In the spring of 2024, before I even started my official job here, Rabbi Kudan, my predecessor, forwarded me an email from the staff at Camp Ramah about clergy visiting day. A good number of our students were planning to be at camp, and although I didn’t really know them yet, it seemed like a great opportunity to connect. Bright-eyed and full of ambition and desire to serve, I signed up for not one but two clergy visiting days, one for each session. After all, we had students in both sessions and I didn’t want anyone to feel left out. What if I go to one and not the other? Then the kids in session one will resent the kids in session two or vice versa. Well, I thought. No problem. I’ll do both. What could be hard about that? So it’s two hours’ drive each way on a Thursday, big deal!
But as I got used to the rhythm of the week and the challenge and time commitment of composing a Dvar Torah for every Shabbat, as I learned that my personal cadence of work involved writing on Thursday afternoons after a long walk in the sunshine, I got more and more nervous as the time for my first camp visit approached.
In the event, I ended up canceling both visits because I just couldn’t get myself organized well enough to both drive across the state and back and prepare for Shabbat in a way that felt sufficient. Not to mention being away on a Thursday meant that I wouldn’t get to learn with our Torah study group, which is often a critical component of my writing prep.
Of course, on the first day of religious school that year, one of the students, a precocious and delightful person whom I have come to love very much, came up to me and with disappointment in their eyes, said, Rav Naomi I thought you were going to come to visiting day, but you never showed up.
If you had pierced my heart with a rusty dagger, I think it would’ve caused less pain than what I felt for having tried too hard and disappointed one of our students.
It was through that lens that I read the passage in Parshat Matot-Mas’ei dealing with vows. The parsha asks us to consider earnestly what is binding about those promises, and what the consequences of broken vows can be. Chapter 30, verse 3 reads, in part:
כְּכָל־הַיֹּצֵא מִפִּיו יַעֲשֶׂה
All that a person speaks, they must do
This phrase lands as a rebuke, reminding us of times when our words and our expectations of ourselves were overly aspirational. I suspect we can all think of situations when we’ve made a promise with the best of intentions and found ourselves unable to fulfill it. Encountering this teaching in the season of reprimand—as we begin the tender communal process of looking at our deeds—carries a heavy weight.

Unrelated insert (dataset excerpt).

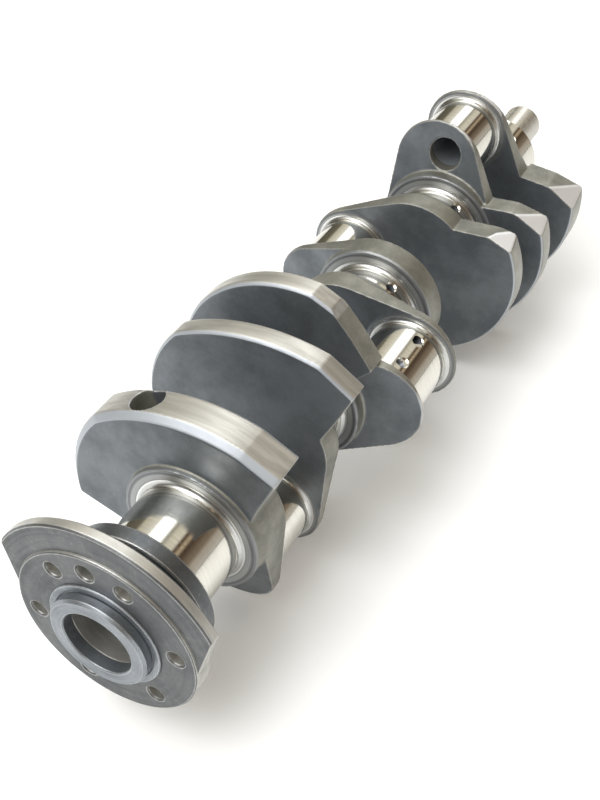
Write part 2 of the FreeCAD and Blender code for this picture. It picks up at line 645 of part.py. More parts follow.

But if you look at the structure of the season, begadol, you know that as much as our tradition invests deeply in the mourning and grief of Tisha b’Av, we don’t remain there. The three haftarot of rebuke are followed by more than twice as many (seven!) of consolation. All this grief and admonishment is part of a larger process, with an ultimate emphasis on repair rather than reproach. This long arc brings us through the psychological phases we need in order to make teshuvah.
In these Three Weeks approaching Tisha b’Av, we take on traditional practices of mourning. Some observances include no haircuts, no public celebrations, no weddings. We allow the three haftarot of rebuke to permeate the crevices of our lives as we remove the distractions that allow us to ignore our own shortcomings. The grief comes to its fulfillment with the fast day of Tisha b’Av. Then, afterward, in the seven weeks that follow through the course of the month of Elul, we take on self-reflection and return, as time moves inexorably through its cycle.
Reflective Elul takes us into the 10 days of teshuvah (return), as we work deep inside and in our relationships to mend what can be mended.
With Yom Kippur, we let it all go. We release our burdens with the faith that God will forgive us, even for the vows we were not able to keep. Four days later, we go outside and despite all the fragility that life gives us, we rejoice in community—and then, in the wisdom tradition that teaches us to be a community.
I thought of this rhythm deeply over this past week because this past Thursday, I had a chance to make things right. I made arrangements with my Torah study folks for lay leadership, and planned to give less time and energy to the Dvar Torah, so that I could devote the time to be with some of our youngest members on clergy visiting day at camp.
I am happy to share that it was great to see our children joyfully immersed in a Jewish environment without any pressure to conform to the non-Jewish world. I got to visit with our campers (including four whose B’nei Mitzvah I officiated this past year): to spend a little time with them, obviously to take some selfies, and to pass along messages from their families and small gifts from their congregation.
And most blessedly, I had the opportunity to see the student who had been so innocently disappointed in me two years ago; to look them in the eyes and to see how much it meant to them that their rabbi showed up this time.
כל היוצא מפי עשיתי
All that I said I would do, I did
May we all be blessed with such second chances, with a forgiving reception when we try to clean the slate, and with the perspective to see that the cycle of time invites us into reflection so that we can do better by the people who matter to us.